結論から言うと、GDPは付加価値の合計なので、カップにして提供している一杯になるまでのコーヒーを扱ったすべての人が付加価値を積み上げているということになる。そして生産されたものは消費されることになっているので(在庫やら何やら細かいことは無視する)、消費者がGDPを支えていると言ってよいわけである(実際、民間消費、つまり国民の皆さんが個人的にお買い物する消費行動でGDPの過半数を賄っている)。だから、GDP、つまり「みんなで消費しちゃった国内で生産されたものの合計」において一番貢献しているのは国民の皆さんということになる。

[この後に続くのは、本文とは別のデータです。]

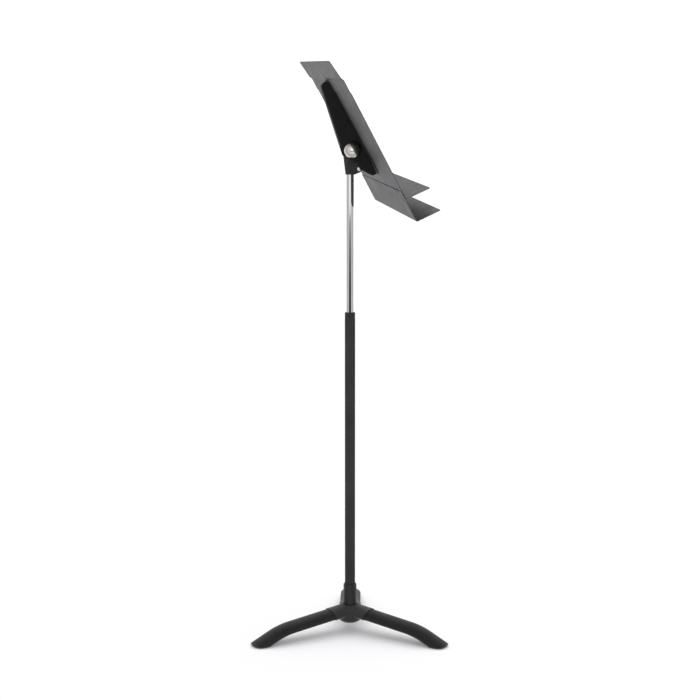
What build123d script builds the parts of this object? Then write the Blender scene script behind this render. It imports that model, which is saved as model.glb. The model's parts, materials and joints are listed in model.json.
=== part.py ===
from build123d import *
import os
from math import atan2, cos, hypot, radians, sin, tan

# Orchestra music stand, in millimetres. +Z is up and the origin is on the floor, on the post's
# axis. The desk faces -Y (the player's side) and is symmetric about the YZ plane.

# ---- sheet and tube stock ----
SHEET = 1.2                 # desk sheet
BRACKET_SHEET = 1.5         # desk bracket and head bracket sheet
OUTER_TUBE_R = 11.1         # 7/8 inch tube
OUTER_TUBE_WALL = 1.5
INNER_TUBE_R = 7.95         # 5/8 inch tube
INNER_TUBE_WALL = 1.2
FIT = 0.05                  # radial clearance of a running or sliding fit
GAP = 0.3                   # side clearance between bodies that move

# ---- heights of the post ----
OUTER_TUBE_BOTTOM = 30.0
OUTER_TUBE_TOP = 690.0
INNER_TUBE_BOTTOM = 345.0
INNER_TUBE_TOP = 1025.0
GUIDE_LENGTH = 29.5
CLIP_THICKNESS = 1.2
CLIP_R = 9.2
CLIP_MOUTH = 4.0
BUSH_SHOULDER = [(11.1, 698.5), (10.5, 700.0), (9.1, 701.0)]      # radius, height
CLUTCH_BOTTOM = 600.0
CLUTCH_TOP = 676.0
CLUTCH_ROOT = 14.0          # the closed ring that the fingers stand on
CLUTCH_SLOT = 2.0
BAND = (666.0, 670.0)       # heights of the clutch's spring band
BAND_THICKNESS = 0.6
BAND_MOUTH = 3.0

# ---- base ----
LEG_TURNS = {"right": -8.7, "rear": 111.3, "front": -128.7}
LEG_WIDTH = 45.0
LEG_HEIGHT = 23.0
LEG_WALL = 1.8
LEG_START_R = 28.0          # inner end of a leg, inside its socket
LEG_TIP_R = 237.5
LEG_SHALLOW = 6.8           # slope of the inner stretch, degrees
LEG_STEEP = 24.5            # slope of the outer stretch, degrees
LEG_BEND_RADIUS = 150.0
LEG_BEND_R = 167.7          # where the two centre lines would meet
LEG_BEND_Z = 24.8
LEG_RUN_OUT = 20.0          # the centre line runs on past the tip before it is cut
SOLE = 4.5                  # thickness of a foot under the leg
FOOT_ROUND = 6.0            # rounding along a foot's lower edge
FOOT_CORNER = 19.0          # rounding of a foot's corners, seen from above
PLUG_START_R = 205.0
SOCKET_PROUD = 1.4          # the hub's arms stand this far out from the legs
SOCKET_FIT = 0.1
SOCKET_END_TOP = (52.0, 52.0)      # slanted mouth of a socket: radius and height of two points
SOCKET_END_LOW = (42.0, 28.0)
HUB_SIDE = [(15.0, 17.0), (24.0, 22.5), (28.8, 34.0), (27.8, 46.0), (17.5, 57.0)]     # radius, height
HUB_BLEND = 6.0             # fillet between the hub's middle and its arms
COLLAR_SIDE = [(15.0, 57.0), (14.3, 99.0), (13.4, 102.2), (12.4, 103.0)]              # radius, height

# ---- desk, in its own upright frame: y to the back, z up the slope, origin at the pivot ----
PIVOT_Y = -3.5              # the pivot lies a little in front of the post's axis
PIVOT_Z = 1042.3
LEAN = 27.9                 # degrees the desk leans back
DESK_WIDTH = 508.0          # 20 inches
FRONT_Y = -23.1             # front face of the desk
UPPER_ROOT = -105.3
LOWER_ROOT = -154.2
SEAM = -89.1                # top edge of the lower sheet
UPPER_SHELF = 52.0
LOWER_SHELF = 51.4
UPPER_SHELF_DROP = 3.9      # degrees below square to the desk
LOWER_SHELF_DROP = 3.0
STEP_1 = (121.3, 126.3, 1.1)       # start, end and offset to the back of each pressed step
STEP_2 = (151.3, 157.3, 4.1)
DESK_TOP = (196.8, 8.8)
SHELF_BEND = 1.6
STEP_BEND = 3.0
TOP_CORNER = 10.0
SHELF_CORNER = 6.0

# ---- desk bracket ----
CHEEK = 13.0                # half width over the cheeks
SPINE_AT_PIVOT = 21.8       # spine behind the pivot
SPINE_TAPER = 0.1715        # how fast the spine closes on the desk going up
SPINE_END = 19.0            # the spine stops here, so that it clears the post when the desk lies flat
CHEEK_HEEL = -2.7           # lower rear corner of a cheek
CHEEK_WAIST = (6.5, -28.0)  # the cheek is cut back here, clear of the post's lug
CHEEK_KNEE = (0.5, -49.0)
CHEEK_TOE = (-12.0, -68.0)
BRACKET_TOP = 148.5
HEEL_ROUND = 2.0
WAIST_ROUND = 20.0
KNEE_ROUND = 6.0
TOE_ROUND = 7.0
CROWN_ROUND = 9.0
SPINE_ROUND = 3.0
FLANGE_BOTTOM = -66.0
FLANGE_TOP_HALF = 26.0
FLANGE_BOTTOM_HALF = 66.0
FLANGE_TOP_ROUND = 12.0
FLANGE_BOTTOM_ROUND = 22.0
FLANGE_STEP = 120.8         # the flange is stepped here, as the desk is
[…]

これはよく考えると当たり前の話で、国内で生産されたものっていうのはつまり国民が作ったものなわけで、たくさん作れば(つまり売れれば)それだけたくさんのお給料に跳ね返ってくるよね。そして増えた給料でどうするかということになると、一部は貯蓄に回るとしても消費は増加するわけで、結局国民の一人ひとりがたくさん消費していくことでGDPは上がるってことになる。鶏が先か卵が先かみたいな話だが、生産と消費は両輪なので、どっちかだけが上がることは無いので、どっちが先かって言うと、まあ同時にってことになろうかと思う。
そして以下、雑談。
原価を気にされる方へ
よく「〇〇の原価って20円らしいぜ、すげえぼったくりだ」みたいなことをおっしゃる方がいらっしゃいますが。見方を変えてみたら、その〇〇が最終生産物、つまりお店で売ってたり提供されるサービスであったりという場合には、そこまでの付加価値の合計がたまたまその価格で、中間生産物、つまりその前段階(もしかしたら前々段階やもっと前の段階の中間生産物)の価格が20円なのかもしれません。つまり、原価を気にされる方は「中間生産物を買っていたら20円だった」ということをおっしゃってるだけに過ぎず、またその中間生産物をその価格で買った場合にそれを「20円だ」と言い張るためにはそれが最終生産物でなければなりませんよ、ということです。
例えば、コンビニの唐揚げの棒に刺さったやつの原価と言われるものが20円だとして、それは冷凍された揚げる前の未調理の唐揚げだった場合には、「20円だ」と言い張るためには冷凍のまんま食べなければなりませんよ(最終生産物)。食べる前に揚げるの禁止です。それが20円で購入できて初めて、20円だということになるわけです。そこまでの付加価値の合計は20円なんですから、それは堂々と20円だとおっしゃってください。
これは何を意味するかというと、モノを買う、サービスの提供を受けるというときに、原価がいくらだということは、実はあんまり意味がなく、消費行動そのもの(つまりものをいくらで買ったか、あるいはサービスをいくらで提供されたか)の値段が大事だってことです。また、企業におかれましては「高品質だけど低価格」みたいなことばっかりやってると、GDPはどんどん下がります。そして消費者におかれましては「コスパがいい」みたいな消費行動ばかりやってると、GDPはどんどん下がります。これ、どっちも中間の付加価値を圧縮してしまうので、最終生産物の値段だけが下がっているように見えますが、実はすべての過程で付加価値が減ってしまい、つまりは「付加価値の合計=GDP=国の豊かさ」という等式からすると、国の豊かさが減ってしまうことになります。